ECLI:NL:CRVB:2017:2378
Centrale Raad van Beroep
- Hoger beroep
- Rechtspraak.nl
Afwijzing van WIA-uitkering wegens onvoldoende arbeidsongeschiktheid
In deze zaak heeft de Centrale Raad van Beroep op 5 juli 2017 uitspraak gedaan in hoger beroep tegen een eerdere beslissing van de rechtbank Oost-Brabant. Appellante, die zich op 25 oktober 2012 ziek meldde met pijnklachten aan de linker pols, had een verzoek ingediend voor een uitkering op grond van de Wet werk en inkomen naar arbeidsvermogen (Wet WIA).
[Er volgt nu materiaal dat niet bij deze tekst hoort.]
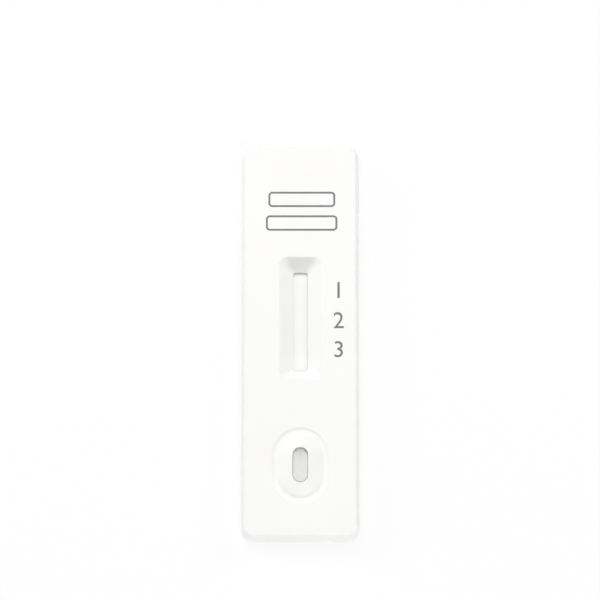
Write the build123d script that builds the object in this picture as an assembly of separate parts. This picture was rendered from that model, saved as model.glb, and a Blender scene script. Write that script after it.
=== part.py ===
from build123d import *
from math import atan2, degrees
import os

# Lateral flow cassette: two moulded half shells that are pinned together over a paper test strip.
# Millimetres. X runs across the case, +Y towards its printed end, +Z up.
# The origin is the middle of the underside.

# Lengths along the case, from its upper end to its lower end
upper_end_to_slot = 22.6
slot_length = 17.6
slot_to_port = 16.9
port_to_lower_end = 12.9

# Case
case_width = 20.6
case_corner_radius = 2.2
lower_height = 2.0
lower_side_lean = 0.1
upper_side_lean = 0.6
underside_radius = 0.3
top_edge_radius = 0.2
seam_bevel = 0.08
side_wall = 1.2
floor_thickness = 0.9
plate_thickness = 1.0

# Test strip
strip_width = 4.0
strip_end_room = 5.0
card_thickness = 0.3
membrane_thickness = 0.15
conjugate_length = 6.0
conjugate_thickness = 0.4
sample_thickness = 0.8
absorbent_thickness = 0.9
pad_overlap = 2.0
drape_run = 0.6
pad_hump_height = 1.5
pad_hump_bevel = 0.2

# Read window: the slot, the sloping sides round it and the funnel under them
slot_width = 2.6
slot_corner_radius = 0.55
upper_slope_run = 2.4
side_slope_run = 2.35
lower_slope_run = 1.9
recess_corner_radius = 1.2
recess_rim_radius = 0.15
lip_height = 0.3
funnel_wall = 0.9

# Sample port: the slot on top of a low cone that stands in a shallow dish
port_slot_width = 2.7
port_slot_length = 6.2
port_lip = 0.15
port_slope_run = 2.5
port_height = 0.9
dish_margin = 0.95
dish_depth = 0.2
dish_side_lean = 0.45
collar_wall = 0.8

# Saddles, end stops and press bars that hold the strip
bed_height = 0.6
saddle_count = 7
saddle_thickness = 0.8
saddle_shoulder = 0.9
stop_thickness = 0.8
press_bar_height = 0.3
press_bar_thickness = 0.8
end_bar_inset = 1.5

# Pins of the upper shell and sockets of the lower one
pin_rows = 4
pin_end_inset = 5.0
pin_diameter = 1.8
pin_tip_bevel = 0.25
socket_wall = 0.7
post_bite = 0.2

# Clearances
strip_side_gap = 0.15
strip_end_gap = 0.15
membrane_gap = 0.25
pad_gap = 0.1
pad_hump_gap = 0.1
pad_to_funnel_gap = 1.1
pin_gap = 0.05
pin_end_gap = 0.2

# How near to an outline an edge counts as lying on it
rim_tolerance = 0.01

# Heights: floor, saddles, card and pads, then the shortest press bar and the top plate
seam_z = lower_height
bed_z = floor_thickness + bed_height
card_top_z = bed_z + card_thickness
membrane_top_z = card_top_z + membrane_thickness
sample_top_z = card_top_z + sample_thickness
absorbent_top_z = card_top_z + absorbent_thickness
sample_lap_top_z = sample_top_z + conjugate_thickness
conjugate_lap_top_z = membrane_top_z + conjugate_thickness
absorbent_lap_top_z = absorbent_top_z + membrane_thickness
plate_underside_z = sample_lap_top_z + pad_gap + press_bar_height
top_z = plate_underside_z + plate_thickness
upper_height = top_z - seam_z
lip_bottom_z = membrane_top_z + membrane_gap
lip_top_z = lip_bottom_z + lip_height
dish_floor_z = top_z - dish_depth
port_top_z = dish_floor_z + port_height

# Places along the case
case_length = upper_end_to_slot + slot_length + slot_to_port + port_to_lower_end
slot_upper_y = case_length / 2 - upper_end_to_slot
slot_lower_y = slot_upper_y - slot_length
port_y = slot_lower_y - slot_to_port
strip_upper_y = case_length / 2 - strip_end_room
strip_lower_y = -case_length / 2 + strip_end_room
conjugate_upper_y = slot_lower_y - funnel_wall - pad_to_funnel_gap
conjugate_lower_y = conjugate_upper_y - conjugate_length
sample_upper_y = conjugate_lower_y + pad_overlap
absorbent_lower_y = slot_upper_y + funnel_wall + pad_to_funnel_gap
membrane_lower_y = conjugate_upper_y - pad_overlap
membrane_upper_y = absorbent_lower_y + pad_overlap

# Pins stand in two columns, their posts biting a little into the side walls
post_radius = pin_diameter / 2 + pin_gap + socket_wall
pin_x = case_width / 2 - side_wall - post_radius + post_bite
pin_row_pitch = (case_length - 2 * pin_end_inset) / (pin_rows - 1)
pin_places = [
    (side * pin_x, case_length / 2 - pin_end_inset - row * pin_row_pitch)
    for side in (-1, 1)
    for row in range(pin_rows)
]


def leaning_block(length, width, radius, height, lean):
    """Rounded block on z = 0 whose sides lean in by the given amount on the way up."""
    outline = RectangleRounded(width, length, radius)
    return extrude(outline, amount=height, taper=degrees(atan2(lean, height)))


def half_shell(height, lean, plate, edge_radius):
    """Open tray standing on its seam, with leaning walls of one thickness under a flat plate."""
    block = leaning_block(case_length, case_width, case_corner_radius, height, lean)
    block = fillet(block.faces().sort_by(Axis.Z)[-1].edges(), edge_radius)
    block = chamfer(block.faces().sort_by(Axis.Z)[0].edges(), seam_bevel)
    hollow_height = height - plate
    hollow = leaning_block(
        case_length - 2 * side_wall,
        case_width - 2 * side_wall,
        case_corner_radius - side_wall,
        hollow_height,
        lean * hollow_height / height,
    )
    return block - hollow


def window_outline(slope_share, growth):
    """Rounded outline of the window, from the slot (0) to the rim of the recess (1), grown all round."""
    half_width = slot_width / 2 + slope_share * side_slope_run + growth
    upper_y = slot_upper_y + slope_share * upper_slope_run + growth
    lower_y = slot_lower_y - slope_share * lower_slope_run - growth
    radius = slot_corner_radius + slope_share * (recess_corner_radius - slot_corner_radius) + growth
    outline = RectangleRounded(2 * half_width, upper_y - lower_y, radius)
    return Pos(0, (upper_y + lower_y) / 2) * outline


def window_form(growth):
    """Solid of the window: straight through the lip, then sloping out to the top plate."""
    slot = Pos(0, 0, lip_bottom_z) * extrude(window_outline(0, growth), amount=lip_height)
    slope = loft(
        [Pos(0, 0, lip_top_z) * window_outline(0, growth), Pos(0, 0, top_z) * window_outline(1, growth)],
        ruled=True,
    )
    return slot + slope


def port_outline(growth):
    """Long round-ended outline of the sample port's slot, grown all round."""
    slot = SlotOverall(port_slot_length + 2 * growth, port_slot_width + 2 * growth, rotation=90)
    return Pos(0, port_y) * slot


def rim_edges(shell, half_width, lower_y, upper_y):
    """Edges of the top plate round the opening that fills this half width and stretch of the case."""
    return [
        edge
        for edge in shell.edges().filter_by_position(Axis.Z, top_z, top_z)
        if abs(edge.center().X) <= half_width + rim_tolerance
        and lower_y - rim_tolerance <= edge.center().Y <= upper_y + rim_tolerance
    ]


def press_bar(y, pad_top_z):
    """Bar under the top plate that holds a pad down along one line across the strip."""
    height = plate_underside_z - pad_top_z - pad_gap
    bar = Box(strip_width, press_bar_thickness, height, align=(Align.CENTER, Align.CENTER, Align.MAX))
    return Pos(0, y, plate_underside_z) * bar


def upper_shell():
    shell = Pos(0, 0, seam_z) * half_shell(upper_height, upper_side_lean, plate_thickness, top_edge_radius)

    # Read window: the funnel hangs from the plate, and its inside is cut through both
    funnel = window_form(funnel_wall)
    window = window_form(0)
    window_through = Pos(0, 0, seam_z) * extrude(window_outline(0, 0), amount=lip_top_z - seam_z)
    shell = shell + funnel - window - window_through
    recess_half_width = slot_width / 2 + side_slope_run
    recess_lower_y = slot_lower_y - lower_slope_run
    recess_upper_y = slot_upper_y + upper_slope_run
    rim = rim_edges(shell, recess_half_width, recess_lower_y, recess_upper_y)
    shell = fillet(rim, recess_rim_radius)

    # Sample port: dish, cone, collar and the slot through them
    cone_foot = port_lip + port_slope_run
    dish_side = degrees(atan2(dish_side_lean, dish_depth))
    dish = extrude(port_outline(cone_foot + dish_margin), amount=-dish_depth, taper=dish_side)
    cone_side = degrees(atan2(port_slope_run, port_height))
    cone = extrude(port_outline(cone_foot), amount=port_height, taper=cone_side)
    collar_height = plate_underside_z - sample_top_z - pad_gap
    collar = extrude(port_outline(collar_wall), amount=-collar_height)
    port_slot = extrude(port_outline(0), amount=port_top_z - seam_z)
    shell = shell - Pos(0, 0, top_z) * dish
    shell = shell + Pos(0, 0, dish_floor_z) * cone + Pos(0, 0, plate_underside_z) * collar
    shell = shell - Pos(0, 0, seam_z) * port_slot

    # Press bars over each lap of the strip, and near its two ends
    shell = shell + press_bar(strip_lower_y + end_bar_inset, sample_top_z)
    shell = shell + press_bar(sample_upper_y - pad_overlap / 2, sample_lap_top_z)
    shell = shell + press_bar(conjugate_upper_y - pad_overlap / 2, conjugate_lap_top_z)
    shell = shell + press_bar(absorbent_lower_y + pad_overlap / 2, absorbent_lap_top_z)
    shell = shell + press_bar(strip_upper_y - end_bar_inset, absorbent_top_z)

    # Pins: a shoulder down to the seam, then the pin that enters its socket
    shoulder = extrude(Circle(post_radius), amount=plate_underside_z - seam_z)
    pin_length = seam_z - floor_thickness - pin_end_gap
    pin = extrude(Circle(pin_diameter / 2), amount=-pin_length)
    pin = chamfer(pin.edges().sort_by(Axis.Z)[0], pin_tip_bevel)
    for x, y in pin_places:
        shell = shell + Pos(x, y, seam_z) * shoulder + Pos(x, y, seam_z) * pin
    return shell


def saddle():
    """Cross rib with a shallow seat for the strip between two shoulders."""
    seat_half = strip_width / 2 + strip_side_gap
    outer_half = seat_half + saddle_shoulder
    with BuildPart() as rib:
        with BuildSketch(Plane.XZ):
            with BuildLine():
                Polyline(
                    (-outer_half, floor_thickness),
                    (-outer_half, membrane_top_z),
                    (-seat_half, membrane_top_z),
                    (-seat_half, bed_z),
                    (seat_half, bed_z),
                    (seat_half, membrane_top_z),
                    (outer_half, membrane_top_z),
                    (outer_half, floor_thickness),
                    close=True,
                )
            make_face()
        extrude(amount=saddle_thickness / 2, both=True)
    return rib.part


def lower_shell():
    tray = half_shell(lower_height, lower_side_lean, floor_thickness, underside_radius)
    shell = Pos(0, 0, seam_z) * mirror(tray, about=Plane.XY)

    # Saddles spread evenly under the strip
    first_y = strip_lower_y + saddle_thickness
    last_y = strip_upper_y - saddle_thickness
    for number in range(saddle_count):
        y = first_y + (last_y - first_y) * number / (saddle_count - 1)
        shell = shell + Pos(0, y) * saddle()

    # End stops just past both ends of the strip
    stop_height = membrane_top_z - floor_thickness
    for end, strip_end_y in ((1, strip_upper_y), (-1, strip_lower_y)):
        stop_y = strip_end_y + end * (strip_end_gap + stop_thickness / 2)
        stop = Box(strip_width, stop_thickness, stop_height, align=(Align.CENTER, Align.CENTER, Align.MIN))
        shell = shell + Pos(0, stop_y, floor_thickness) * stop

    # Sockets: posts up to the seam, with six-sided holes down to the floor that take the round pins
    post = extrude(Circle(post_radius), amount=seam_z - floor_thickness)
    hole = RegularPolygon(pin_diameter / 2 + pin_gap, 6, major_radius=False)
    bore = extrude(hole, amount=seam_z - floor_thickness)
    for x, y in pin_places:
        shell = shell + Pos(x, y, floor_thickness) * post
    for x, y in pin_places:
        shell = shell - Pos(x, y, floor_thickness) * bore
    return shell


def flat_piece(lower_y, upper_y, bottom_z, thickness):
    """Flat layer of the strip."""
    layer = Box(strip_width, upper_y - lower_y, thickness, align=(Align.CENTER, Align.MIN, Align.MIN))
    return Pos(0, lower_y, bottom_z) * layer


def draped_pad(low_end_y, step_y, high_end_y, step_height, thickness):
    """Pad that lies on the card and climbs over the edge of the piece under its lap."""
    way = 1 if high_end_y > low_end_y else -1
    underside = [
        (low_end_y, card_top_z),
        (step_y - way * drape_run, card_top_z),
        (step_y, card_top_z + step_height),
        (high_end_y, card_top_z + step_height),
    ]
    upside = [(y, z + thickness) for y, z in reversed(underside)]
    with BuildPart() as pad:
        with BuildSketch(Plane.YZ):
            with BuildLine():
                Polyline(*underside, *upside, close=True)
            make_face()
        extrude(amount=strip_width / 2, both=True)
    return pad.part


def sample_pad():
    """Sample pad, which the collar squeezes into a long hump in the slot of the port."""
    pad = draped_pad(strip_lower_y, conjugate_lower_y, sample_upper_y, conjugate_thickness, sample_thickness)
    hump = extrude(port_outline(-pad_hump_gap), amount=pad_hump_height)
    hump = chamfer(hump.faces().sort_by(Axis.Z)[-1].edges(), pad_hump_bevel)
    return pad + Pos(0, 0, sample_top_z) * hump


pieces = {
    "upper_shell": upper_shell(),
    "lower_shell": lower_shell(),
    "backing_card": flat_piece(strip_lower_y, strip_upper_y, bed_z, card_thickness),
    "membrane": flat_piece(membrane_lower_y, membrane_upper_y, card_top_z, membrane_thickness),
    "conjugate_pad": draped_pad(
        conjugate_lower_y, membrane_lower_y, conjugate_upper_y, membrane_thickness, conjugate_thickness
    ),
    "sample_pad": sample_pad(),
    "absorbent_pad": draped_pad(
        strip_upper_y, membrane_upper_y, absorbent_lower_y, membrane_thickness, absorbent_thickness
    ),
}

os.makedirs("parts", exist_ok=True)
for name, shape in pieces.items():
    export_step(shape, f"parts/{name}.step")
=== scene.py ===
import math
import random

import bmesh
import bpy
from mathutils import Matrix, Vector, noise


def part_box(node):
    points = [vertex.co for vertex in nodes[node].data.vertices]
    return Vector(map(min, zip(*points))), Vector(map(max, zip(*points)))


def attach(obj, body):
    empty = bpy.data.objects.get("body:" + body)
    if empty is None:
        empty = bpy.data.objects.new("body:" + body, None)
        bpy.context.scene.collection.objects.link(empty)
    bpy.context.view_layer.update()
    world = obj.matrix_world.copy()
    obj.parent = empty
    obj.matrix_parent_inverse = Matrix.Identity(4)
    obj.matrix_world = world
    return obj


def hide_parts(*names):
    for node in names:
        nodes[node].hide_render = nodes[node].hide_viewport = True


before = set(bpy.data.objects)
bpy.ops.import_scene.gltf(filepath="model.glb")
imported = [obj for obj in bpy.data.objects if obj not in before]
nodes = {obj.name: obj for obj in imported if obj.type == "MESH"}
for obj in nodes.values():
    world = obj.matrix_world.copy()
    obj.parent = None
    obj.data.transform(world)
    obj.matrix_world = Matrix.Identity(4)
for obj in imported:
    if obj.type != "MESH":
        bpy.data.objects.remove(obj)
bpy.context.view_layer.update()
collection = bpy.context.collection
mm = 0.001

# Camera
# The photograph looks down on the cassette from far away, leaning a little towards its sample end,
# with the cassette below the middle of the picture.
camera_tilt = math.radians(11.75)
camera_distance = 900 * mm
picture_width = 104.9 * mm
picture_middle = Vector((-0.05, 7.61, 2.0)) * mm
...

Het Uwv had vastgesteld dat appellante met ingang van 23 oktober 2014 geen recht had op een WIA-uitkering, omdat zij minder dan 35% arbeidsongeschikt werd geacht. De rechtbank had het beroep van appellante tegen deze beslissing ongegrond verklaard, en appellante ging in hoger beroep.
Tijdens de zitting op 24 mei 2017 heeft appellante, bijgestaan door haar advocaat mr. C.J. Driessen, haar standpunt toegelicht. Het Uwv werd vertegenwoordigd door M.J.H. Maas. De Raad oordeelde dat het verzekeringsgeneeskundig onderzoek zorgvuldig was uitgevoerd en dat de belastbaarheid van appellante correct was vastgesteld. De verzekeringsarts bezwaar en beroep had op basis van een uitgebreide anamnese en lichamelijk onderzoek geconcludeerd dat appellante in staat was om arbeid te verrichten, mits de linkerhand en -arm werden gespaard.
De Raad bevestigde de eerdere uitspraak van de rechtbank en oordeelde dat appellante niet voldoende medische informatie had overgelegd om het standpunt van het Uwv te weerleggen. De klachten die appellante ervoer, waren niet voldoende onderbouwd met medische gegevens die een andere conclusie rechtvaardigden. De Raad concludeerde dat er geen aanleiding was om een deskundige te benoemen en dat het hoger beroep van appellante niet slaagde. De uitspraak werd openbaar uitgesproken op 5 juli 2017.